** begin Recorded information **

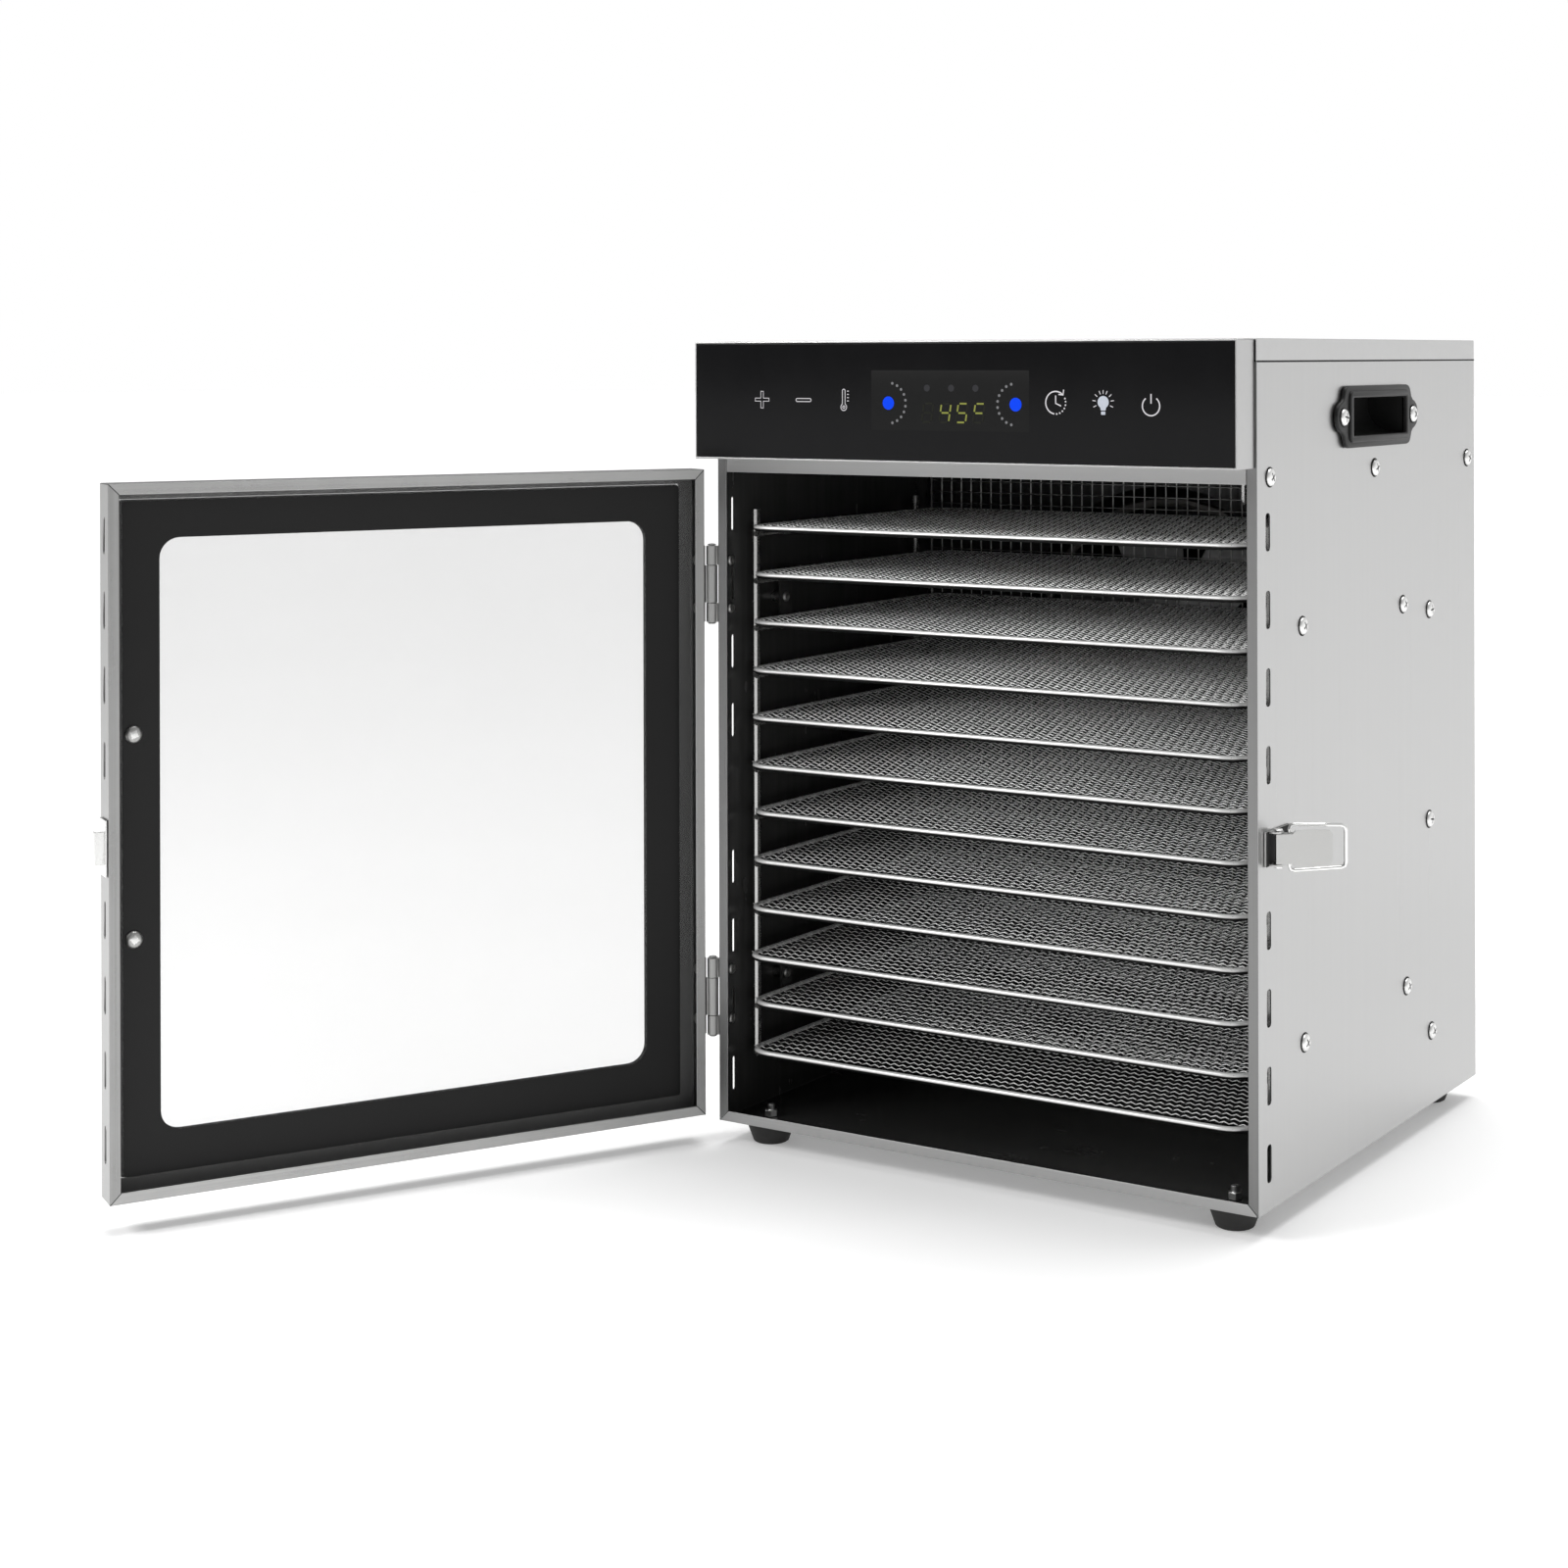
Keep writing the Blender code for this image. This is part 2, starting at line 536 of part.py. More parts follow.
def latch_pin():
    profile = [(0, LATCH_Z - 11.2), (2.6, LATCH_Z - 11.2), (2.6, LATCH_Z - 10.3), (1.7, LATCH_Z - 10.3),
               (1.7, LATCH_Z + 10.3), (2.6, LATCH_Z + 10.3), (2.6, LATCH_Z + 11.2), (0, LATCH_Z + 11.2)]
    return node("latch_pin", turned(profile, (LATCH_X, LATCH_Y, 0.0), "z", 12), BRIGHT)


def latch_lever():
    """Finger lever, drawn lying closed along the cabinet and swung out on its pin."""
    def lx(w):
        return LATCH_X + w

    def ly(u):
        return LATCH_Y + u
    neck = box((lx(3.0), lx(4.2)), (ly(-2.4), ly(8.0)), (LATCH_Z - 8.5, LATCH_Z + 8.5))
    outline = [(LATCH_Z - 8.5, 7.0), (LATCH_Z - 10.5, 9.0), (LATCH_Z - 10.5, 29.0), (LATCH_Z - 8.0, 31.0),
               (LATCH_Z + 8.0, 31.0), (LATCH_Z + 10.5, 29.0), (LATCH_Z + 10.5, 9.0), (LATCH_Z + 8.5, 7.0)]
    wide = plate([(ly(u), z) for z, u in outline], "x", lx(3.0), lx(4.2))
    cheeks = bmesh.new()
    side = [(-2.3, -1.2), (-1.0, -2.4), (3.6, -2.4), (3.6, 11.0), (1.0, 11.0), (-3.0, 9.2), (-3.0, 5.0)]
    for z in (LATCH_Z - 8.5, LATCH_Z + 7.3):
        plate([(lx(w), ly(u)) for w, u in side], "z", z, z + 1.2, shape=cheeks)
    bores = rod("z", LATCH_X, LATCH_Y, LATCH_Z - 14, LATCH_Z + 14, 1.8, 12)
    rod("z", lx(BAIL_W), ly(BAIL_U), LATCH_Z - 14, LATCH_Z + 14, 1.3, 12, bores)
    return node("latch_lever", neck, BRIGHT, add=[wide, cheeks], cut=[bores],
                pivot=(LATCH_X, LATCH_Y, LATCH_Z), turn=-LEVER_OPEN)


def latch_bail():
    """Wire loop hung in the lever cheeks, resting around the open lever."""
    turn = LEVER_OPEN
    along, out = (math.sin(turn), math.cos(turn)), (math.cos(turn), -math.sin(turn))
    x = LATCH_X + BAIL_U * along[0] + BAIL_W * out[0]
    y = LATCH_Y + BAIL_U * along[1] + BAIL_W * out[1]
    corners = []
    for reach, half in ((0.0, 13.3), (BAIL_REACH, 12.0)):
        for sign in (-1, 1) if reach == 0 else (1, -1):
            corners.append((reach, sign * half))
    path = []
    for i, (u, w) in enumerate(corners):
        for near in (-1, 1):
            other = corners[(i + near) % 4]
            full = math.hypot(other[0] - u, other[1] - w)
            path.append((x, y + u + (other[0] - u) * 3 / full, LATCH_Z + w + (other[1] - w) * 3 / full))
        a, b = path[-2], path[-1]
        path.insert(-1, tuple((p + q) / 2 * 0.5 + c * 0.5 for p, q, c in zip(a, b, (x, y + u, LATCH_Z + w))))
    loop = wire(path, 1.2, closed=True)
    return node("latch_bail", loop, BRIGHT, pivot=(x, y, LATCH_Z), turn=-turn)


def carry_handle(name, left):
    """Moulded recessed grip: an eared flange on the side sheet and the cup behind it."""
    def sx(x):
        return -x if left else WIDTH + x
    y, z = 178.0, 452.5
    outline = [(-54.5, 19), (54.5, 19), (56, 12), (67, 7), (67, -7), (56, -12), (54.5, -19), (-54.5, -19),
               (-56, -12), (-67, -7), (-67, 7), (-56, 12)]
    flange = plate([(y + u, z + v) for u, v in outline], "x", *sorted((sx(GAP), sx(3.0))))
    cup = plate(rounded((y - 46, y + 46), (z - 13.6, z + 13.6), 4.0, 3), "x", *sorted((sx(1.0), sx(-24.0))))
    hollow = box((sx(-22.0), sx(8.0)), (y - 44, y + 44), (z - 11.6, z + 11.6))
    for vert in hollow.verts:
        if abs(vert.co.x - sx(-22.0)) < 0.1:
            vert.co.y = y + (vert.co.y - y) * 0.8
            vert.co.z = z + 3.5 + (vert.co.z - z) * 0.5
    return node(name, flange, PLASTIC, add=[cup], cut=[hollow])


def foot(name, x, y):
    profile = [(0, -FOOT_HEIGHT), (10.5, -FOOT_HEIGHT), (11.5, -13.7), (16.0, -1.4), (15.2, -GAP), (3.1, -GAP),
               (3.1, -10.0), (0, -10.0)]
    return node(name, turned(profile, (x, y, 0.0), "z", 20), RUBBER)


def foot_bolt(name, x, y):
    """Bolt up through the floor sheet with its nut clamped inside the cabinet."""
    shape = plate(ring(x, y, 4.4, 6), "z", SHEET + GAP, SHEET + 4.3)
    return node(name, shape, BRIGHT, add=[rod("z", x, y, -9.6, SHEET + 8.0, 2.4, 12)])


def power_inlet():
    """Moulded socket at the rear for a detachable lead."""
    flange = box((45.0, 87.0), (DEPTH + GAP, DEPTH + 3.0), (434.0, 462.0))
    body = box((52.5, 79.5), (DEPTH - 22.0, DEPTH + 1.0), (438.5, 457.5))
    mouth = box((54.5, 77.5), (DEPTH - 14.0, DEPTH + 6.0), (440.5, 455.5))
    return node("power_inlet", flange, PLASTIC, add=[body], cut=[mouth])


def clear_scene():
    for thing in list(bpy.data.objects):
        bpy.data.objects.remove(thing, do_unlink=True)


FEET = ((25.0, 22.3), (WIDTH - 25.0, 22.3), (25.0, DEPTH - 24.0), (WIDTH - 25.0, DEPTH - 24.0))
HANDLE_X = 360.3
HANDLE_Z = (151.9, 271.3)

clear_scene()
CABINET = bpy.data.collections.new("drying_cabinet")
CUTTERS = bpy.data.collections.new("cutters")
for group in (CABINET, CUTTERS):
    bpy.context.scene.collection.children.link(group)

side_panel("side_panel_left", True)
side_panel("side_panel_right", False)
base_panel()
rear_panel()
top_lid()
chamber_ceiling()
header_rail()
fan_partition()
fan_guard()
fan_motor()
motor_bracket()
fan_impeller()
heater_coil()
chamber_lamp()
temperature_probe()
control_housing()
control_glass()
display_board()
power_board()
rack("rack_left", True)
rack("rack_right", False)
for tray_index in range(TRAYS):
    tray(tray_index)
door_frame()
door_glass()
door_handle()
door_strike()
hinge("hinge_upper", HINGE_Z[1])
hinge("hinge_lower", HINGE_Z[0])
latch_base()
latch_pin()
latch_lever()
latch_bail()
carry_handle("carry_handle_left", True)
carry_handle("carry_handle_right", False)
for foot_index, (foot_x, foot_y) in enumerate(FEET):
    foot(f"foot_{foot_index + 1}", foot_x, foot_y)
    foot_bolt(f"foot_bolt_{foot_index + 1}", foot_x, foot_y)
power_inlet()
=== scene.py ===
"""Looks of a twelve-tray electric drying cabinet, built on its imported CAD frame, in metres."""

import json
import math

import bmesh
import bpy
from mathutils import Matrix, Vector

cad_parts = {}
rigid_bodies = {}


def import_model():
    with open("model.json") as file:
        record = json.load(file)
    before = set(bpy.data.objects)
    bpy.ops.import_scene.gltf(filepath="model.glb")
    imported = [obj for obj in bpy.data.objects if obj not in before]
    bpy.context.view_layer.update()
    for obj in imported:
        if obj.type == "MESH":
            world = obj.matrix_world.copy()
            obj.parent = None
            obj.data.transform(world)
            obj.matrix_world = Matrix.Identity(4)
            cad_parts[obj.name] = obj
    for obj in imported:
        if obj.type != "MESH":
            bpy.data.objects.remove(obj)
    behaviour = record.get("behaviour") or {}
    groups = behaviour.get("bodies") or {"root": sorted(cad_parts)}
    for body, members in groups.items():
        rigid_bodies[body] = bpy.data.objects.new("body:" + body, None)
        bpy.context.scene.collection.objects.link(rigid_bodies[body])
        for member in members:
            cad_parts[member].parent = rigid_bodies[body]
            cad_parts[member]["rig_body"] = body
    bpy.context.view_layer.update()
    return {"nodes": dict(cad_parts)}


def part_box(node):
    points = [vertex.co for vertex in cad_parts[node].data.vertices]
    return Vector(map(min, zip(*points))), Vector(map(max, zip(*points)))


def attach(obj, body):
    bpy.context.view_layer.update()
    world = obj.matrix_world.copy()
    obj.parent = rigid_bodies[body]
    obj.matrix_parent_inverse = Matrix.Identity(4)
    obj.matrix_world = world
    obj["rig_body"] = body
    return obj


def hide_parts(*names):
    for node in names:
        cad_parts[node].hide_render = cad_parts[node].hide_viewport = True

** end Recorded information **

● **Requirements**
Transcribe the lines above from the one with "fan_impeller()" through the one with "bpy.context.scene.collection.objects.link(rigid_bodies[body])". Include both ends and leave out every other line.

● **Result below**
fan_impeller()
heater_coil()
chamber_lamp()
temperature_probe()
control_housing()
control_glass()
display_board()
power_board()
rack("rack_left", True)
rack("rack_right", False)
for tray_index in range(TRAYS):
    tray(tray_index)
door_frame()
door_glass()
door_handle()
door_strike()
hinge("hinge_upper", HINGE_Z[1])
hinge("hinge_lower", HINGE_Z[0])
latch_base()
latch_pin()
latch_lever()
latch_bail()
carry_handle("carry_handle_left", True)
carry_handle("carry_handle_right", False)
for foot_index, (foot_x, foot_y) in enumerate(FEET):
    foot(f"foot_{foot_index + 1}", foot_x, foot_y)
    foot_bolt(f"foot_bolt_{foot_index + 1}", foot_x, foot_y)
power_inlet()
=== scene.py ===
"""Looks of a twelve-tray electric drying cabinet, built on its imported CAD frame, in metres."""

import json
import math

import bmesh
import bpy
from mathutils import Matrix, Vector

cad_parts = {}
rigid_bodies = {}


def import_model():
    with open("model.json") as file:
        record = json.load(file)
    before = set(bpy.data.objects)
    bpy.ops.import_scene.gltf(filepath="model.glb")
    imported = [obj for obj in bpy.data.objects if obj not in before]
    bpy.context.view_layer.update()
    for obj in imported:
        if obj.type == "MESH":
            world = obj.matrix_world.copy()
            obj.parent = None
            obj.data.transform(world)
            obj.matrix_world = Matrix.Identity(4)
            cad_parts[obj.name] = obj
    for obj in imported:
        if obj.type != "MESH":
            bpy.data.objects.remove(obj)
    behaviour = record.get("behaviour") or {}
    groups = behaviour.get("bodies") or {"root": sorted(cad_parts)}
    for body, members in groups.items():
        rigid_bodies[body] = bpy.data.objects.new("body:" + body, None)
        bpy.context.scene.collection.objects.link(rigid_bodies[body])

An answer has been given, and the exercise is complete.